One important design criterion for the J-20 is high instability. This requires sustained pitch authority at a high angle of attack, in which a conventional tail-plane would lose effectiveness due to stalling. On the other hand, a canard can deflect opposite to the angle of attack, avoiding stall and thereby maintaining control. A canard design is also known to provide good supersonic performance, excellent supersonic and transonic turn performance, and improved short-field landing performance compared to the conventional delta-wing design.
Leading edge extensions and body lift are incorporated to enhance performance in a canard layout. This combination is said by the designer to generate 1.2 times the lift of an ordinary canard delta, and 1.8 times more lift than an equivalent-sized pure delta configuration. The designer claims such a combination allows the use of a smaller wing, reducing supersonic drag without compromising transonic lift-to-drag characteristics that are crucial to the aircraft's turn performance.

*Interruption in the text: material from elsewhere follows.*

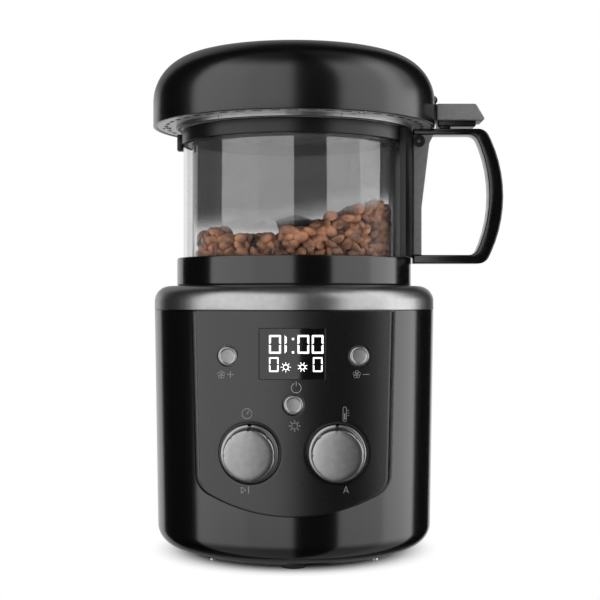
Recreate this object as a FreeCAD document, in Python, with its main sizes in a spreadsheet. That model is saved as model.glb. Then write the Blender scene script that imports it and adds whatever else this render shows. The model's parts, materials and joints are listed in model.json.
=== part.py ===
import FreeCAD, Part
import Sketcher
import math
import os
import re
from FreeCAD import Placement, Rotation, Vector

# A countertop coffee bean roaster: a drum-shaped base with its controls on the front,
# a double-walled glass jar that lifts off it by a D handle, and a lid hinged over the handle.
# Millimetres. +Z up, -Y is the front, +X the handle side, origin on the drum's axis at the floor.

SIZES = {
    # base drum
    "base_radius": 97.0,
    "base_taper": 2.6,
    "base_foot_radius": "base_radius - base_taper",
    "base_low": 5.0,
    "base_top": 166.0,
    "base_round": 13.5,
    "base_wall": 2.6,
    "base_mouth_inset": 16.5,
    "base_mouth_radius": "base_radius - base_mouth_inset",
    # silver ring round the top of the base
    "ring_top": 182.0,
    "ring_round": 10.5,
    "ring_wall": 2.4,
    "seat_radius": 72.0,
    "seat_ledge": 5.0,
    "seat_plate_top": 174.0,
    "seat_plate_wall": 2.5,
    "seat_hole_radius": 4.0,
    "seat_inner_circle": 38.0,
    "seat_outer_circle": 56.0,
    "seat_inner_count": 12,
    "seat_outer_count": 18,
    # bottom cover and feet
    "plate_wall": 2.8,
    "foot_height": 3.2,
    "foot_radius": 8.3,
    "foot_inset": 29.0,
    "foot_circle": "base_radius - foot_inset",
    "foot_count": 4,
    "vent_circle": 42.0,
    "vent_radius": 3.0,
    "vent_count": 16,
    "screw_radius": 1.5,
    "screw_head_radius": 2.8,
    "screw_head_height": 1.6,
    "base_screw_inset": 22.0,
    "base_screw_circle": "base_radius - base_screw_inset",
    "base_boss_radius": 3.6,
    "base_boss_height": 12.0,
    # front panel
    "panel_stand": 1.2,
    "panel_front": "base_radius + panel_stand",
    "panel_curve": 200.0,
    "panel_wall": 2.8,
    "panel_top": 165.6,
    "panel_half_top": 59.6,
    "panel_half_low": 57.0,
    "panel_shoulder": 55.0,
    "panel_smile": 18.0,
    "panel_corner": 10.0,
    "panel_taper": 13.0,
    "panel_reach": 40.0,
    "panel_gap": 0.15,
    "window_half": 50.0,
    "window_low": 54.0,
    "window_high": 158.0,
    "display_width": 40.6,
    "display_height": 31.5,
    "display_level": 138.7,
    "display_shift": -0.9,
    "display_glass": 1.2,
    "display_rim": 1.8,
    "fit_gap": 0.15,
    # buttons
    "button_radius": 6.0,
    "button_gap": 0.6,
    "button_proud": 1.5,
    "button_cap": 6.4,
    "button_flange": 1.2,
    "button_flange_radius": 7.6,
    "button_stem_radius": 2.2,
    "button_travel": 1.0,
    "button_dish": 0.5,
    "side_button_reach": 41.2,
    "side_button_level": 137.3,
    "power_button_level": 107.0,
    "switch_height": 3.5,
    "switch_width": 6.0,
    # rotary knobs, which also push
    "knob_reach": 27.4,
    "knob_level": 76.7,
    "knob_radius": 16.0,
    "knob_length": 13.0,
    "knob_skirt_radius": 18.0,
    "knob_skirt": 4.9,
    "knob_round": 1.6,
    "knob_travel": 0.8,
    "knob_back_gap": 1.0,
    "knob_notch": 1.0,
    "knob_notch_count": 8,
    "cup_radius": 19.5,
    "cup_wall": 1.6,
    "cup_inset": 5.4,
    "cup_floor": "base_radius - cup_inset",
    "knob_stem_radius": 3.0,
    "rotor_radius": 4.5,
    "encoder_nose_radius": 5.8,
    "encoder_width": 13.0,
    "encoder_depth": 7.0,
    "encoder_nose": 6.0,
    "encoder_blind": 3.0,
    "rotor_length": 14.0,
    "rotor_proud": 5.0,
    "running_gap": 0.05,
    # boards
    "board_inset": 20.0,
    "board_front": "base_radius - board_inset",
    "board_wall": 1.6,
    "board_half": 50.0,
    "board_low": 60.0,
    "board_high": 156.0,
    "post_radius": 3.0,
    "post_reach": 46.0,
    "post_low": 64.0,
    "post_high": 152.0,
    "power_board_half": 26.0,
    "power_board_height": 52.0,
    # blower
    "blower_radius": 66.0,
    "blower_low": 12.0,
    "blower_high": 46.0,
    "blower_wall": 2.0,
    "intake_radius": 28.0,
    "cradle_radius": 62.0,
    "impeller_radius": 34.0,
    "impeller_low": 19.0,
    "impeller_high": 40.0,
    "impeller_hub_radius": 8.0,
    "impeller_blade_count": 14,
    "impeller_blade_length": 15.0,
    "impeller_blade_wall": 1.2,
    "impeller_shaft_radius": 2.0,
    "blower_motor_radius": 20.0,
    "blower_motor_height": 12.0,
    # air duct and heater
    "duct_half": 18.0,
    "duct_near": 37.0,
    "duct_far": 60.0,
    "duct_wall": 1.2,
    "heater_radius": 66.0,
    "heater_low": 106.0,
    "heater_wall": 1.2,
    "heater_tube_radius": 8.0,
    "heater_tube_bore": 6.5,
    "heater_flange_radius": 70.5,
    "coil_wire_radius": 3.0,
    "coil_first": 26.0,
    "coil_pitch": 13.0,
    "coil_count": 3,
    "coil_level": 135.0,
    # stirring drive
    "gearcase_radius": 26.0,
    "gearcase_height": 20.0,
    "stir_motor_radius": 18.0,
    "stir_motor_height": 24.0,
    "shaft_radius": 4.0,
    "bush_radius": 6.0,
    "bush_flange_radius": 9.0,
    "bush_flange": 1.2,
    "coupling_radius": 11.0,
    "coupling_disc": 4.0,
    "coupling_dog": 4.0,
    "coupling_low": 176.0,
    "coupling_slack": 0.4,
    "dog_width": 6.0,
    "dog_inner": 4.5,
    # power inlet
    "inlet_width": 27.0,
    "inlet_height": 20.0,
    "inlet_level": 30.0,
    "inlet_depth": 22.0,
    "inlet_flange": 2.2,
    "inlet_flange_rim": 3.5,
    "inlet_wall": 1.5,
    "inlet_recess": 16.0,
    # jar
    "jar_radius": 81.5,
    "jar_low": 182.3,
    "jar_high": 201.3,
    "jar_bore": 66.0,
    "spigot_radius": 70.0,
    "spigot_low": 176.5,
    "glass_slot_floor": 197.0,
    "seal_height": 1.0,
    "glass_top": 285.0,
    "outer_glass_radius": 77.2,
    "outer_glass_wall": 2.5,
    "inner_glass_radius": 71.0,
    "inner_glass_wall": 1.8,
    "glass_gap": 0.35,
    "chamber_floor_low": 193.8,
    "chamber_floor_wall": 1.3,
    "floor_hole_radius": 1.7,
    "floor_first_circle": 20.0,
    "floor_circle_pitch": 10.0,
    "floor_circle_count": 5,
    "floor_hole_pitch": 13.0,
    "rim_radius": 78.3,
    "rim_low": 280.0,
    "rim_high": 289.4,
    "rim_bore": 67.6,
    "lug_width": 8.0,
    "lug_reach": 81.6,
    "lug_low": 276.5,
    # stirrer
    "hub_radius": 11.0,
    "hub_low": 197.0,
    "hub_neck": 222.0,
    "hub_brim": 228.4,
    "hub_brim_radius": 14.5,
    "hub_apex": 233.0,
    "arm_reach": 65.5,
    "arm_width": 3.0,
    "arm_low": 197.6,
    "arm_high": 206.0,
    "arm_count": 3,
    "arm_collar": 2.5,
    # handle and saddle
    "saddle_outer": 82.6,
    "saddle_half_angle": 24.5,
    "saddle_top": 289.2,
    "saddle_gap": 0.1,
    "handle_depth": 16.0,
    "handle_low": 197.7,
    "handle_high": 291.5,
    "handle_corner": 133.0,
    "handle_bow": 12.4,
    "handle_top_bar": 4.2,
    "handle_low_bar": 6.0,
    "grip_corner": 126.0,
    "grip_bow": 9.6,
    "grip_round": 6.5,
    "handle_round": 8.0,
    "root_low_reach": 88.6,
    "root_top_reach": 97.0,
    "root_depth": 15.0,
    "boss_level": 282.7,
    "boss_reach": 2.2,
    "boss_radius": 4.2,
    "boss_proud": 0.9,
    "handle_screw_radius": 1.8,
    # hinge
    "hinge_x": 96.4,
    "hinge_level": 311.0,
    "barrel_radius": 3.1,
    "barrel_half": 9.0,
    "pin_radius": 1.5,
    "pin_half": 13.5,
    "ear_width": 4.4,
    "hinge_side_gap": 0.5,
    "notch_low": 304.4,
    "notch_high": 316.4,
    "tab_low": 296.8,
    "tab_high": 308.2,
    "tab_start": 98.8,
    "tab_top_reach": 125.8,
    "tab_low_reach": 132.6,
    "tab_depth": 24.0,
    "tab_post_start": 101.6,
    "tab_post_end": 108.8,
    "tab_shoe_start": 100.0,
    "tab_shoe_end": 126.0,
    "tab_shoe_low": 293.4,
    # lid
    "lid_radius": 98.0,
    "lid_rim": 292.0,
    "lid_wall_height": 43.0,
    "lid_shoulder": "lid_rim + lid_wall_height",
    "lid_crown_rise": 10.6,
    "lid_apex": "lid_shoulder + lid_crown_rise",
    "lid_round": 31.5,
    "lid_wall": 2.4,
    "underplate_wall": 2.0,
    "underplate_lift": 0.4,
    "collar_radius": 82.2,
    "collar_wall": 2.6,
    "collar_low": 289.7,
    "collar_high": 300.0,
    "liner_low": 291.3,
    "liner_wall": 1.6,
    "lid_seal_inner": 69.5,
    "lid_seal_outer": 76.5,
    "lid_seal_gap": 0.3,
    "filter_radius": 60.8,
    "filter_low": 287.0,
    "filter_wall": 0.8,
    "filter_brim": 66.0,
    "filter_hole_radius": 1.8,
    "filter_first_circle": 12.0,
    "filter_circle_pitch": 9.0,
    "filter_circle_count": 5,
    "latch_width": 10.0,
    "latch_low": 290.4,
    "latch_height": 6.0,
    "latch_depth": 1.8,
    "lid_screw_circle": 88.8,
    "lid_screw_count": 3,
    "lid_boss_radius": 3.6,
    "lid_boss_drop": 9.0,
    "lid_boss_top": "lid_shoulder - lid_boss_drop",
    "lid_screw_length": 10.0,
}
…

The use of a bubble canopy, extensive flight-control surfaces, and canard configuration for angle-of-attack control indicates J-20's intention to operate in air-superiority missions and within-visual-range engagements. Chief test pilot Li Gang describes the J-20 as having comparable maneuverability to the Chengdu J-10 while being significantly better at low-observable (LO) performance. The J-20 is a multirole air superiority fighter, with the interceptor role being just one of the options.
Avionics and Cockpit[]
The J-20 avionics aim to obtain situational awareness through advanced sensor fusion while denying situational awareness to the adversary through stealth and electronic warfare. The J-20 features an integrated avionic suite consisting of multi-spectral sensors capable of providing omnidirectional coverage. Official information on the type of radar that J-20s use has not yet been released publicly. Some analysts believed that J-20s used Type 1475 (KLJ-5) active electronically scanned array (AESA) radar with 1856 transmit/receive modules, but more recent information revealed that this radar was designed for upgraded versions of the J-11D. Other analysts point out that, based on the nose cross-section of the J-20 and known data about a single transmit/receive module surface in the J-16's AESA radar-system, J-20s likely contain 2000–2200 transmit/receive modules.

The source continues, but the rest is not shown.